Speak up for what you care about
Become an advocate and make use of your social media channels to promote, inform, or generally just speak up for what you care about. Share articles, news information, websites or resources you find useful so that people around you can benefit from and engage with these topics as well. This is the best way to raise awareness around you right now, and you might end up engaging on these topics with unexpected people, or even collaborate with them on a shared interest! Delving into topics you care about and then sharing knowledge about them is the best way to make new connections with likeminded people – or to start a conversation with people who think differently.
Beyond the online world (I know right, does it still exist??) you may also want to engage in peacebuilding activities in your neighbourhood. With this recent radical change to our day-to-day life, it is important to broaden our understanding of peacebuilding: peacebuilding does not have to take place in a war-torn or conflict-ridden region, it can take place within your own family, shared flat or – if you are not in lockdown – neighbourhood as well.
- You might consider offering your services to your neighbours: buying groceries, cooking something for them, working out together at a safe distance, volunteering with your local initiatives… If you’re based in the Netherlands, the website NL Voor Elkaar can connect you with those who need. Many other countries have similar websites, so just do a bit of research to find local initiatives.
- Make a “donations fence” – in some cities in Germany, people have hung up plastic bags filled with food, clothes, or other objects they do not need so that homeless or underprivileged people may have access to them.
- Volunteering opportunities in certain countries are very nicely mapped out on this website, or more broadly on this one.
- I have also seen people leaving piles of books in public areas with a sign saying “stay safe”, which is also a beautiful gesture that is worth trying out (make sure you disinfect the books though!).
If you are based in the UK you can also check out The Neighbourhood Watch for more information about looking after each other locally.

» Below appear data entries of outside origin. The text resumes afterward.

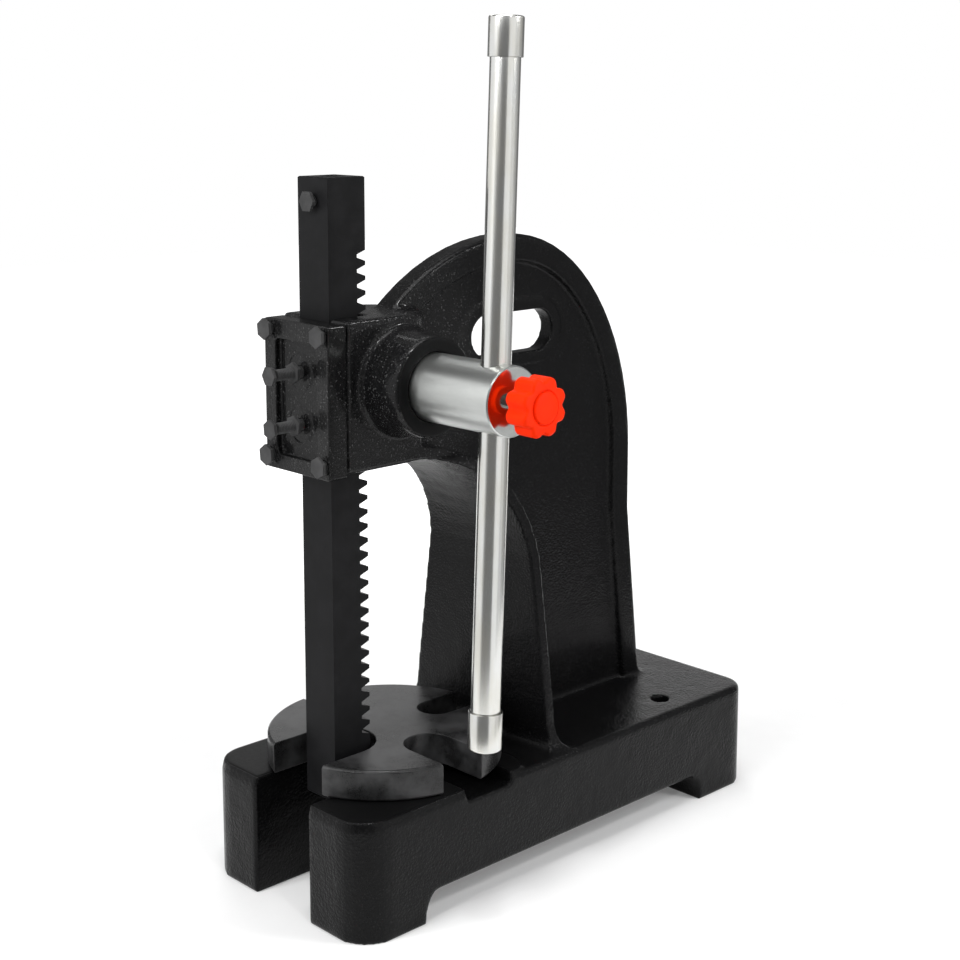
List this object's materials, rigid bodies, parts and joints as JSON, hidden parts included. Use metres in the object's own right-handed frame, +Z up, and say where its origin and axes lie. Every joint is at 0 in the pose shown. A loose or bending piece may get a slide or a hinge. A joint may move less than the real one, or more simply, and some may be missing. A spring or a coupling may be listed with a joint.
{
  "type": "arbor press",
  "caption": "Bench arbor press: C-frame casting, toothed ram driven by a pinion shaft with sliding lever bar and clamp knob, bolted gib cover and notched turning plate.",
  "frame": {"origin": "bottom centre of the box round the whole press, on the bench", "axes": "+Z up; +X towards the clamp knob; -Y the front, where the ram, the cover and its screws are"},
  "size_m": [0.2592, 0.4178, 0.6129],
  "materials": {
    "casting_paint": "rough glossy black paint over cast iron",
    "cover_paint": "rough glossy black paint over cast iron",
    "ram_steel": "satin black oxide",
    "fastener_steel": "black oxide",
    "gib_steel": "ground",
    "shaft_steel": "bright turned steel",
    "bar_steel": "bright zinc plate",
    "stud_steel": "bright zinc plate",
    "knob_plastic": "satin gloss",
    "plate_steel": "dark machined face"
  },
  "bodies": {
    "frame": {"frame_casting": "casting_paint", "front_cover": "cover_paint", "cover_bolt_1": "fastener_steel", "cover_bolt_2": "fastener_steel", "cover_bolt_3": "fastener_steel", "cover_bolt_4": "fastener_steel", "gib_strip": "gib_steel", "lock_nut_upper": "fastener_steel", "lock_nut_lower": "fastener_steel"},
    "ram": {"ram": "ram_steel", "stop_bolt": "fastener_steel"},
    "shaft": {"pinion_shaft": "shaft_steel", "retaining_washer": "fastener_steel", "retaining_bolt": "fastener_steel"},
    "lever": {"handle_bar": "bar_steel", "bar_cap_upper": "bar_steel", "bar_cap_lower": "bar_steel"},
    "knob": {"clamp_knob": "knob_plastic", "clamp_stud": "stud_steel"},
    "gib_screw_upper": {"gib_screw_upper": "fastener_steel"},
    "gib_screw_lower": {"gib_screw_lower": "fastener_steel"},
    "plate": {"turntable_plate": "plate_steel"}
  },
  "joints": [
    {"name": "ram_slide", "type": "slide", "parent": "frame", "child": "ram", "axis": [0, 0, 1], "range_m": [-0.069, 0.225]},
    {"name": "pinion_turn", "type": "hinge", "parent": "frame", "child": "shaft", "pos_m": [-0.04222, -0.12008, 0.368], "axis": [1, 0, 0], "range_deg": [-662, 204]},
    {"name": "bar_slide", "type": "slide", "parent": "shaft", "child": "lever", "axis": [0, 0.0401, 0.9992], "range_m": [-0.194, 0.186]},
    {"name": "knob_turn", "type": "hinge", "parent": "shaft", "child": "knob", "pos_m": [0.12077, -0.12008, 0.368], "axis": [1, 0, 0], "range_deg": [0, 720]},
    {"name": "gib_screw_upper_turn", "type": "hinge", "parent": "frame", "child": "gib_screw_upper", "pos_m": [-0.04222, -0.2034, 0.37745], "axis": [0, 1, 0], "range_deg": [-180, 180]},
    {"name": "gib_screw_lower_turn", "type": "hinge", "parent": "frame", "child": "gib_screw_lower", "pos_m": [-0.04222, -0.2034, 0.34125], "axis": [0, 1, 0], "range_deg": [-180, 180]},
    {"name": "plate_turn", "type": "hinge", "parent": "frame", "child": "plate", "pos_m": [-0.04222, -0.1097, 0.0863], "axis": [0, 0, 1], "range_deg": [-5.5, 5.5]}
  ],
  "couplings": [
    {"joint": "pinion_turn", "follows": "ram_slide", "rad_per_m": -51.282}
  ]
}
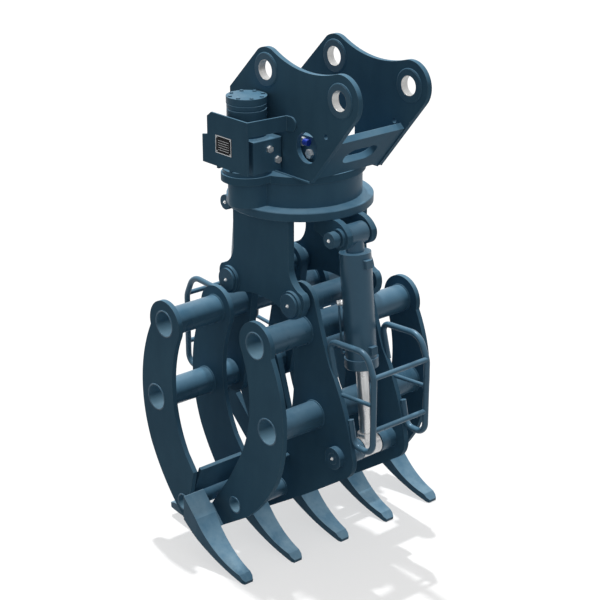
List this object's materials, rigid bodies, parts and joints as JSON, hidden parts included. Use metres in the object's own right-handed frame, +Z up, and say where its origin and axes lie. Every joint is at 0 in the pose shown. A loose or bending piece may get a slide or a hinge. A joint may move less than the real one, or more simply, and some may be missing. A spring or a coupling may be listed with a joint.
{
  "type": "log grapple",
  "caption": "Excavator log grapple: pin-on head with two ears, slewing drive, and two curved tined jaws closed by guarded cylinders.",
  "frame": {"origin": "centre of the stick pin bore, midway between the ears", "axes": "+Z up, +Y along the pins, +X from the stick pin towards the link pin"},
  "size_m": [1.258, 1.185, 2.157],
  "materials": {
    "blue_grey_paint": "satin enamel on steel plate",
    "chrome_rod": "hard chrome, ground",
    "machined_bore": "machined bore, painted outside",
    "zinc_fittings": "zinc plated",
    "blue_cap": "moulded plastic",
    "plate_black": "black plate with a bare edge",
    "bare_steel": "machined and greased",
    "bolt_paint": "painted over"
  },
  "bodies": {
    "head": {"base_plate": "blue_grey_paint", "bearing_inner_ring": "bare_steel", "bearing_rollers": "bare_steel", "front_plate": "blue_grey_paint", "gear_housing": "blue_grey_paint", "left_ear": "blue_grey_paint", "motor_cap": "blue_grey_paint", "motor_cap_bolts": "bolt_paint", "nameplate": "plate_black", "pin_bosses": "machined_bore", "port_cap": "blue_cap", "port_fittings": "zinc_fittings", "port_manifold": "blue_grey_paint", "right_ear": "blue_grey_paint", "slewing_motor": "blue_grey_paint", "swivel_core": "bare_steel", "valve_block": "blue_grey_paint", "valve_guard": "blue_grey_paint", "valve_plugs": "zinc_fittings"},
    "pinion": {"drive_pinion": "bare_steel"},
    "rotor": {"cylinder_lugs": "blue_grey_paint", "cylinder_pins": "blue_grey_paint", "jaw_pins": "blue_grey_paint", "left_side_plate": "blue_grey_paint", "right_side_plate": "blue_grey_paint", "ring_gear": "bare_steel", "swivel_sleeve": "bare_steel", "turntable": "blue_grey_paint", "turntable_bolts": "bolt_paint"},
    "left_jaw": {"left_arms": "blue_grey_paint", "left_cross_tubes": "blue_grey_paint", "left_cylinder_brackets": "blue_grey_paint", "left_guard": "blue_grey_paint", "left_pivot_tube": "blue_grey_paint", "left_rod_pin": "blue_grey_paint", "left_teeth": "blue_grey_paint", "left_tine_1": "blue_grey_paint", "left_tine_2": "blue_grey_paint", "left_tine_3": "blue_grey_paint", "left_tine_4": "blue_grey_paint", "left_tine_5": "blue_grey_paint", "left_web_plates": "blue_grey_paint"},
    "right_jaw": {"right_cross_tubes": "blue_grey_paint", "right_guard": "blue_grey_paint", "right_pivot_tube": "blue_grey_paint", "right_rod_pin": "blue_grey_paint", "right_rod_pin_bosses": "blue_grey_paint", "right_teeth": "blue_grey_paint", "right_tine_1": "blue_grey_paint", "right_tine_2": "blue_grey_paint", "right_tine_3": "blue_grey_paint", "right_tine_4": "blue_grey_paint", "right_web_plates": "blue_grey_paint"},
    "left_cylinder": {"left_barrel": "blue_grey_paint", "left_gland": "blue_grey_paint"},
    "right_cylinder": {"right_barrel": "blue_grey_paint", "right_gland": "blue_grey_paint"},
    "left_rod": {"left_rod": "chrome_rod"},
    "right_rod": {"right_rod": "chrome_rod"}
  },
  "joints": [
    {"name": "slewing", "type": "hinge", "parent": "head", "child": "rotor", "pos_m": [-0.02, 0, -0.487], "axis": [0, 0, 1], "continuous": true},
    {"name": "pinion_spin", "type": "hinge", "parent": "head", "child": "pinion", "pos_m": [-0.02, -0.28, -0.487], "axis": [0, 0, 1], "continuous": true},
    {"name": "left_jaw_swing", "type": "hinge", "parent": "rotor", "child": "left_jaw", "pos_m": [-0.22, 0, -0.937], "axis": [0, 1, 0], "range_deg": [0, 50]},
    {"name": "right_jaw_swing", "type": "hinge", "parent": "rotor", "child": "right_jaw", "pos_m": [0.18, 0, -0.937], "axis": [0, -1, 0], "range_deg": [0, 50]},
    {"name": "left_cylinder_tilt", "type": "hinge", "parent": "rotor", "child": "left_cylinder", "pos_m": [-0.35, 0, -0.647], "axis": [0, 1, 0], "range_deg": [0, 36.95]},
    {"name": "right_cylinder_tilt", "type": "hinge", "parent": "rotor", "child": "right_cylinder", "pos_m": [0.31, 0, -0.647], "axis": [0, -1, 0], "range_deg": [0, 36.95]},
    {"name": "left_rod_tilt", "type": "hinge", "parent": "left_jaw", "child": "left_rod", "pos_m": [-0.445, 0, -1.557], "axis": [0, 1, 0], "range_deg": [-13.05, 0]},
    {"name": "right_rod_tilt", "type": "hinge", "parent": "right_jaw", "child": "right_rod", "pos_m": [0.405, 0, -1.557], "axis": [0, -1, 0], "range_deg": [-13.05, 0]}
  ],
  "couplings": [
    {"joint": "pinion_spin", "follows": "slewing", "ratio": -3.7059},
    {"joint": "right_jaw_swing", "follows": "left_jaw_swing", "ratio": 1},
    {"joint": "left_cylinder_tilt", "follows": "left_jaw_swing", "ratio": 0.739},
    {"joint": "right_cylinder_tilt", "follows": "left_jaw_swing", "ratio": 0.739},
    {"joint": "left_rod_tilt", "follows": "left_jaw_swing", "ratio": -0.261},
    {"joint": "right_rod_tilt", "follows": "left_jaw_swing", "ratio": -0.261}
  ]
}
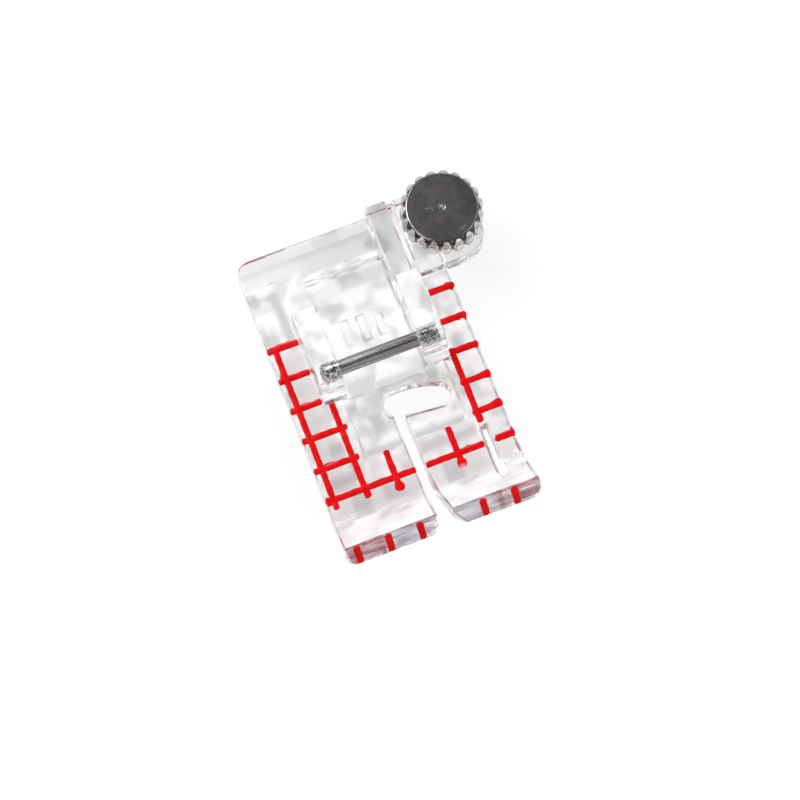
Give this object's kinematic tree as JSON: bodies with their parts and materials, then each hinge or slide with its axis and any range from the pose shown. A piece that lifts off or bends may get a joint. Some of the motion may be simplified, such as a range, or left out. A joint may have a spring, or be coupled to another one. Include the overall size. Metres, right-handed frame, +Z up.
{
  "type": "sewing machine presser foot",
  "caption": "Clear clip-on presser foot with red measuring lines, a crossbar pin and a thumb screw that clamps an edge guide.",
  "frame": {"origin": "the needle's point on the sole plane: where the needle passes the underside of the foot", "axes": "+X to the sewer's right, +Y away from the sewer to the rear of the foot, +Z up"},
  "size_m": [0.0246, 0.033, 0.008],
  "materials": {
    "clear_plastic": "gloss",
    "red_paint": "gloss",
    "pin_steel": "satin",
    "screw_nickel": "satin",
    "insert_brass": "satin"
  },
  "bodies": {
    "foot": {"foot_body": "clear_plastic", "crossbar_pin": "pin_steel", "threaded_insert": "insert_brass", "left_grid_paint": "red_paint", "right_grid_paint": "red_paint", "toe_mark_paint": "red_paint"},
    "guide_screw": {"thumb_screw": "screw_nickel"}
  },
  "joints": [
    {"name": "guide_screw_turn", "type": "hinge", "parent": "foot", "child": "guide_screw", "pos_m": [0.01005, 0.01565, 0.0044], "axis": [0, 0, 1], "range_deg": [0, 720]}
  ]
}
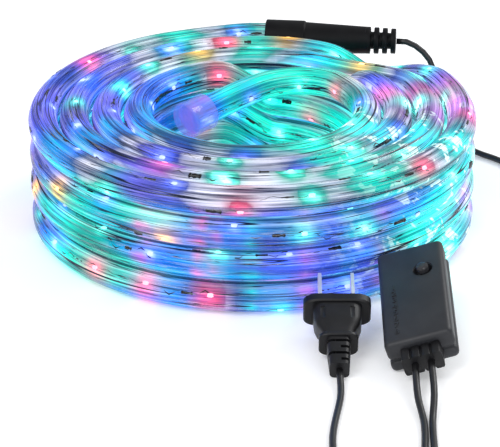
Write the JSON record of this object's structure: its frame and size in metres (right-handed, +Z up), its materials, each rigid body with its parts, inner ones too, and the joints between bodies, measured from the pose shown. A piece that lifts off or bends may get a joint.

Whether these ideas on how to stay active speak to you or not – with all the different initiatives and campaigns out there, and with a bit of research done, it’s easy to find a way to engage. Of course, some days we too just feel like hiding from the world, escaping into a good book or a gripping series, or distracting ourselves with our work. But with a bit of (joint) effort we can all contribute to ongoing local initiatives, support campaigns and advocacy work, and ensure no one is left behind during this crisis, that, as so many, disproportionately affects some of us who need our support now.